> [Given task] Using the records below, give the number of lines where the word "objects" appears, with no further output.

## start Source records

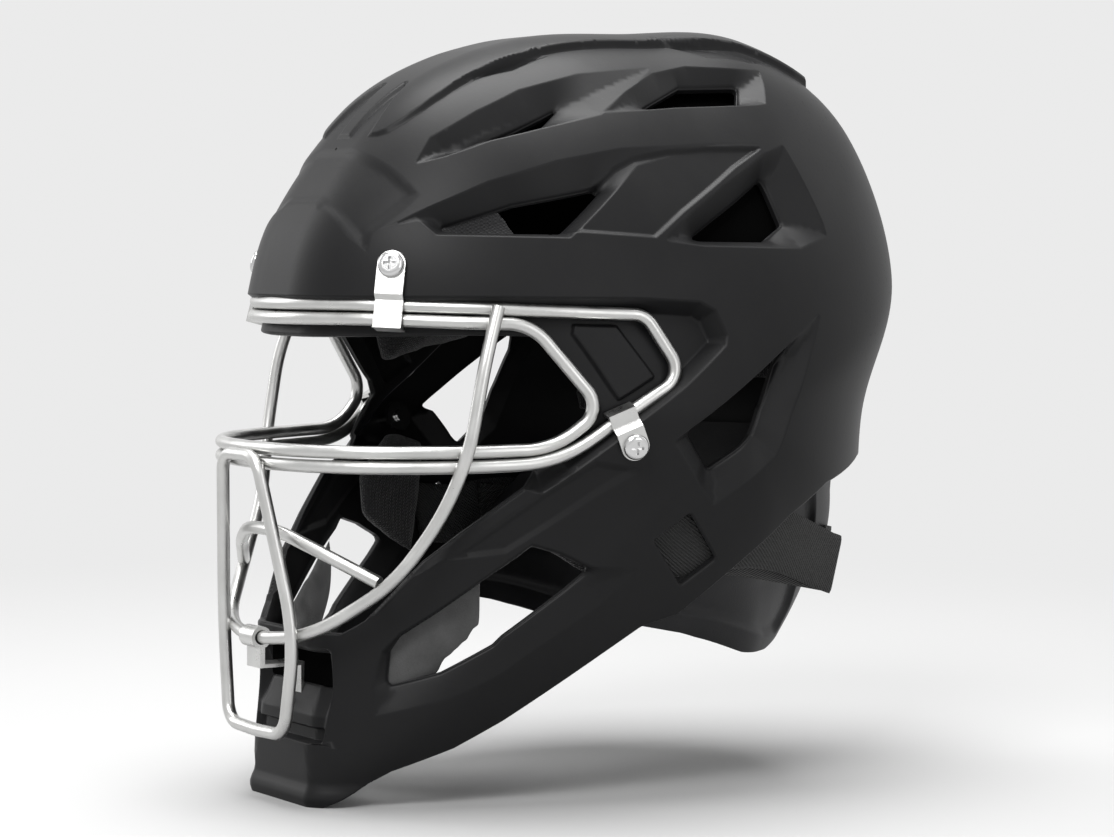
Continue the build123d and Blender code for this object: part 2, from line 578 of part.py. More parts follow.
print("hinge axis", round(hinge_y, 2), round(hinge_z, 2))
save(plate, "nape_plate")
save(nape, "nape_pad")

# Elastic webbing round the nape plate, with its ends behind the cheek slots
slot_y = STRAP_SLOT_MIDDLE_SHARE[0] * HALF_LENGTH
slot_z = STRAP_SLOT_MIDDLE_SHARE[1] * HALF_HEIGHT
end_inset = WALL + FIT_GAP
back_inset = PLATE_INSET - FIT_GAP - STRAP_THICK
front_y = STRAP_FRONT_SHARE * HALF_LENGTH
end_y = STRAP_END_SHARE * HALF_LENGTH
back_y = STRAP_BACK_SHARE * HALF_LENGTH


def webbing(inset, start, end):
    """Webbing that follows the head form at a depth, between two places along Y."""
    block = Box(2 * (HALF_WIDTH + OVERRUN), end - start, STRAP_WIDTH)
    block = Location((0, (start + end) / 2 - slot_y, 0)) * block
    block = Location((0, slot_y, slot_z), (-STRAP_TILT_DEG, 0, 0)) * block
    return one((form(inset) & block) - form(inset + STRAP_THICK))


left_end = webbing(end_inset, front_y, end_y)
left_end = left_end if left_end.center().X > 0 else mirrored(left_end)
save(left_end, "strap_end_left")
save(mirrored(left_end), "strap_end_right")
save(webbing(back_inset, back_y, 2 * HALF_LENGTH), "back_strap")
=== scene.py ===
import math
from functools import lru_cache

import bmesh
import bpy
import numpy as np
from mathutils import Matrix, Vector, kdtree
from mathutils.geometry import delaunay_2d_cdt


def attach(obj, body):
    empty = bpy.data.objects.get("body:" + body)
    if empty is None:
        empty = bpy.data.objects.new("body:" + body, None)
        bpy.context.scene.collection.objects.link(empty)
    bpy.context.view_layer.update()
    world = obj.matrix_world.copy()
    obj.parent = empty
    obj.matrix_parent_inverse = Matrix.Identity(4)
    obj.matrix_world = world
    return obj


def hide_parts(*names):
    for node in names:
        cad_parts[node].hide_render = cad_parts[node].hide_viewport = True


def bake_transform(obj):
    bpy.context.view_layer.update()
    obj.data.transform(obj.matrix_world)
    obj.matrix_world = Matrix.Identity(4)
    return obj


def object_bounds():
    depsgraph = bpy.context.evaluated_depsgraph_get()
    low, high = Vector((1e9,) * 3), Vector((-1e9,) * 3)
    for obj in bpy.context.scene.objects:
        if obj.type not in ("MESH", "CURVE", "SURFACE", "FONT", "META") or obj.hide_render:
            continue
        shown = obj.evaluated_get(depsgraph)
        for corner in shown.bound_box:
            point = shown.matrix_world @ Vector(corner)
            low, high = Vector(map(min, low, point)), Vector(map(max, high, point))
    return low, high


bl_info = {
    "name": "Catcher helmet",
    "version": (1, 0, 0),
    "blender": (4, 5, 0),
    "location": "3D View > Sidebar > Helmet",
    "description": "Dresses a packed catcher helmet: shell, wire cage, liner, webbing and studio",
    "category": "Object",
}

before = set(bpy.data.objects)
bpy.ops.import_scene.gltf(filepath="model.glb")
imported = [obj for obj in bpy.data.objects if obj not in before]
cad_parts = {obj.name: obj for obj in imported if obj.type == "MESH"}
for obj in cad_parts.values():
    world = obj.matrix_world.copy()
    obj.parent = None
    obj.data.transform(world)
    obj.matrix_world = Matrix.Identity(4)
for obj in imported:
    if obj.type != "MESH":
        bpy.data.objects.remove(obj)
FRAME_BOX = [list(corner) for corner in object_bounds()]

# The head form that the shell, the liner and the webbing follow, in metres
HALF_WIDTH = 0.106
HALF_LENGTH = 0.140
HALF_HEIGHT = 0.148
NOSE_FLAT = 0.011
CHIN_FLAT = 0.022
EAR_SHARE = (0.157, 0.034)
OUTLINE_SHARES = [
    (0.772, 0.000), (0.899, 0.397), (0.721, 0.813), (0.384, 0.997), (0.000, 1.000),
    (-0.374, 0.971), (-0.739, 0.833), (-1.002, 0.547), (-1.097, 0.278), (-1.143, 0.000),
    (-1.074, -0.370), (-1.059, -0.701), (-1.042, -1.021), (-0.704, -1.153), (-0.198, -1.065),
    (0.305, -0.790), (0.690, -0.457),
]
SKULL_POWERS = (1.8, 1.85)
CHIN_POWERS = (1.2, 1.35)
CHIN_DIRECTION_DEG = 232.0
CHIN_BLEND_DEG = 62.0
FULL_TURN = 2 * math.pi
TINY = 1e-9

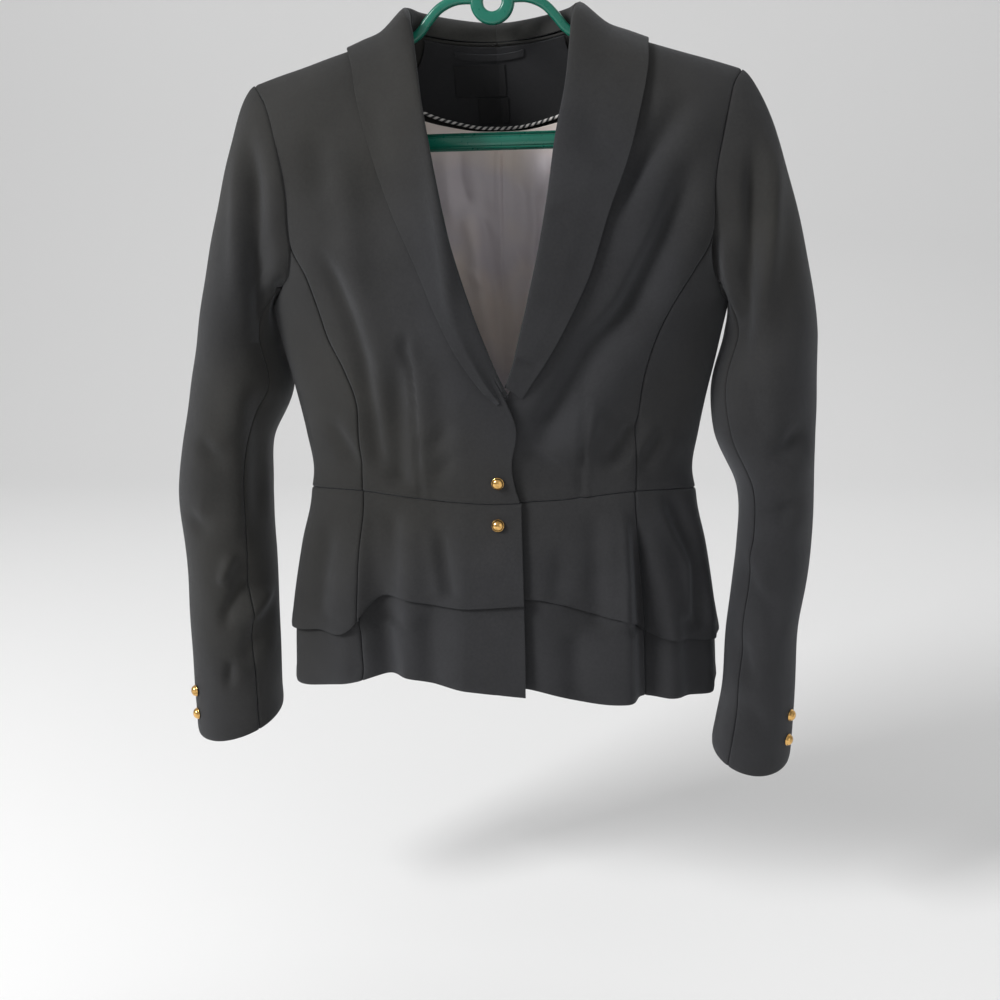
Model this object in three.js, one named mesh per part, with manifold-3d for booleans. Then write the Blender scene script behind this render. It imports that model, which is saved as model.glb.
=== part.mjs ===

## end Source records

> [Exercise solution] 7